With novel charitable and philanthropic opportunities emerging at an astonishing rate, it is rarely necessary today to draw the reader’s attention to the cultural politics of philanthropy; the word philanthropy is associated with nearly every celebrity personality, as well as nearly every market transaction and community activity—from buying shoes to wearing them to a charity gala at the local donor-funded museum. These practices activate action through vocabulary, or through a productive relationship to what Raymond Williams ([1976] 1985) described as keywords. In this article I view philanthropy in terms of its relation to cultural politics and positivist culture in order to understand more specifically how philanthropy has achieved such a high level of diffuseness as a social and political relation. I begin by demonstrating how, as a keyword, philanthropy has become part of what Miranda Fricker described as the “collective hermeneutical resource.” I then investigate how the power of this hermeneutic circulation has encouraged the recent association of philanthropy with a particular argument for how logics order society, which in turn reinforces Fricker’s “hermeneutic marginalization.” Finally, I criticize the discrepancy between hermeneutic practices and logic in the practice of “actually existing philanthropy.”

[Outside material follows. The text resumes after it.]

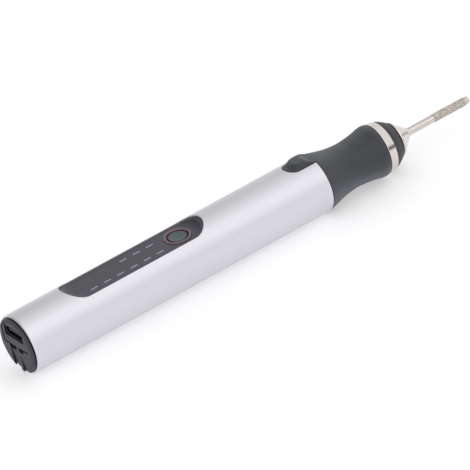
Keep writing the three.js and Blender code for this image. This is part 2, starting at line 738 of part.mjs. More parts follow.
// Front core: motor plate, coupling room, bearing shoulder and the neck that carries grip, ring and cap.
const recessZ = boreRadius - tongue.floorDepth;
function frontCore() {
  const wideRoom = boreRadius - fit - core.cavityWall;
  const narrowRoom = coupling.radius + coupling.clearance;
  const wideEnd = plateEnd + core.cavityDepth;
  const shoulderStart = tubeFront + shoulder.fromRim;
  const rimFace = tubeFront - seam;
  const seat = bearing.outerRadius + runningFit;
  const body = turned([
    [plateStart, bush.radius + fit],
    [plateStart, chassisRadius],
    [rimFace, chassisRadius],
    [rimFace, neckRadius],
    [coreEnd, neckRadius],
    [coreEnd, seat],
    [seatStart, seat],
    [seatStart, shoulder.innerRadius],
    [shoulderStart, shoulder.innerRadius],
    [shoulderStart, narrowRoom],
    [wideEnd, narrowRoom],
    [wideEnd, wideRoom],
    [plateEnd, wideRoom],
    [plateEnd, bush.radius + fit],
    [plateStart, bush.radius + fit],
  ], casingSides);
  const recessStart = tubeLength - notch.depth - fit;
  const halfNotch = notch.width / 2;
  const recess = box(recessStart, gripStart + fit, -halfNotch, halfNotch, recessZ, tubeRadius);
  return cutBy(body, recess, ...screwHoles(plateStart, plateEnd));
}

// Ball bearing: outer ring, inner ring, and its balls held by a thin cage.
const ballOrbit = (bearing.outerRadius + bearing.innerRadius) / 2;
function ballCage(start) {
  const middle = start + bearing.width / 2;
  const halfWidth = cage.width / 2;
  const inner = ballOrbit - cage.depth / 2;
  const band = sleeve(middle - halfWidth, middle + halfWidth, inner, inner + cage.depth);
  const balls = Array.from({ length: bearing.balls }, (_, i) => {
    const geometry = new THREE.SphereGeometry(bearing.ballRadius, ballSides, ballSides);
    const turn = i * 2 * Math.PI / bearing.balls;
    geometry.translate(middle, ballOrbit * Math.cos(turn), ballOrbit * Math.sin(turn));
    return solid(geometry);
  });
  return joined(band, ...balls);
}

const bearingNames = [['rear', seatStart], ['front', frontBearingStart]];

// Spindle: tail in the coupling, shoulders against the inner rings, bore for the bit, socket for the collet.
function spindleShaft() {
  const bitRoom = bit.radius + fit;
  const bodyStart = couplingEnd + spindle.cavityMargin;
  const roomStart = bitStart - spindle.cavityMargin;
  const colletRoom = colletTail - seam;
  const shoulderStart = seatStart + bearing.width + runningFit;
  const shoulderEnd = frontBearingStart - runningFit;
  return turned([
    [spindleTail, 0],
    [spindleTail, spindle.tailRadius],
    [bodyStart, spindle.tailRadius],
    [bodyStart, spindle.radius],
    [shoulderStart, spindle.radius],
    [shoulderStart, spindle.shoulderRadius],
    [shoulderEnd, spindle.shoulderRadius],
    [shoulderEnd, spindle.radius],
    [spindleEnd, spindle.radius],
    [spindleEnd, spindle.socketRadius],
    [colletRoom, spindle.socketRadius],
    [colletRoom, bitRoom],
    [roomStart, bitRoom],
    [roomStart, 0],
  ]);
}

// Collet: a split sleeve whose cone closes on the bit's shank when the nut is turned home.
const colletTail = colletHeadStart - collet.tail;
function colletSleeve() {
  const bore = bit.radius + runningFit;
  const headEnd = colletHeadStart + collet.headWidth;
  const body = turned([
    [colletTail, bore],
    [colletTail, collet.radius],
    [colletHeadStart, collet.radius],
    [colletHeadStart, collet.headRadius],
    [headEnd, collet.headRadius],
    [colletEnd, collet.jawRadius],
    [colletEnd, bore],
    [colletTail, bore],
  ]);
  const slitStart = colletTail + collet.collar;
  const half = collet.slit / 2;
  return cutBy(
    body,
    box(slitStart, colletEnd + overrun, -half, half, -nut.rearRadius, nut.rearRadius),
    box(slitStart, colletEnd + overrun, -nut.rearRadius, nut.rearRadius, -half, half),
  );
}

// Collet nut: a cone whose mouth follows the collet's head.
function colletNut() {
  const coneStart = colletHeadStart + collet.headWidth;
  const slope = (collet.headRadius - collet.jawRadius) / (colletEnd - coneStart);
  const mouth = collet.headRadius + fit - slope * (nutEnd - coneStart);
  return turned([
    [nutStart, nut.threadRadius],
    [nutStart, nut.rearRadius - nut.rim],
    [nutStart + nut.rim, nut.rearRadius],
    [nutEnd, nut.frontRadius],
    [nutEnd, mouth],
    [coneStart, collet.headRadius + fit],
    [coneStart, nut.threadRadius],
    [nutStart, nut.threadRadius],
  ], casingSides);
}

// The grip's outline in two runs, rear rim to waist and waist to shoulder: shares of the run and the swell.
const gripRearShares = [
  [0, 1], [0.19, 0.72], [0.37, 0.46], [0.55, 0.25], [0.73, 0.1], [0.9, 0.02], [1, 0],
];
const gripFrontShares = [
  [0.23, 0.13], [0.47, 0.34], [0.7, 0.63], [0.81, 0.83], [0.9, 0.96], [0.97, 1], [1, 0.985],
];
const waistX = gripStart + grip.length * grip.waistShare;

// The tongue has a bow at the rear and a crest that falls into the grip: shares of its length and its rise.
// Its sides lean in more and more towards the crest, so that the crest's edge is rounded.
const tongueHeightShares = [0, 0.35, 0.7, 1];
const tongueFallShares = [[0, 1], [0.47, 1], [0.68, 0.72], [0.8, 0.25], [0.9, -0.3], [1, -1.1]];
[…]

Philanthropy, Hermeneutics, and Power: An Inquiry into Keywords and the “New” Logics
Patricia Mooney Nickel is associate professor in the School of Public and International Affairs at Virginia Tech. Her research interests include critical theory, cultural politics, philanthropy and the voluntary sector, and the political economy of knowledge production. She is the author of Culture, Politics, and Governing: The Contemporary Ascetics of Knowledge Production (2015) and Public Sociology: Governance, Politics, and Power (2012) and the editor of North American Critical Theory after Postmodernism: Contemporary Dialogues (2012).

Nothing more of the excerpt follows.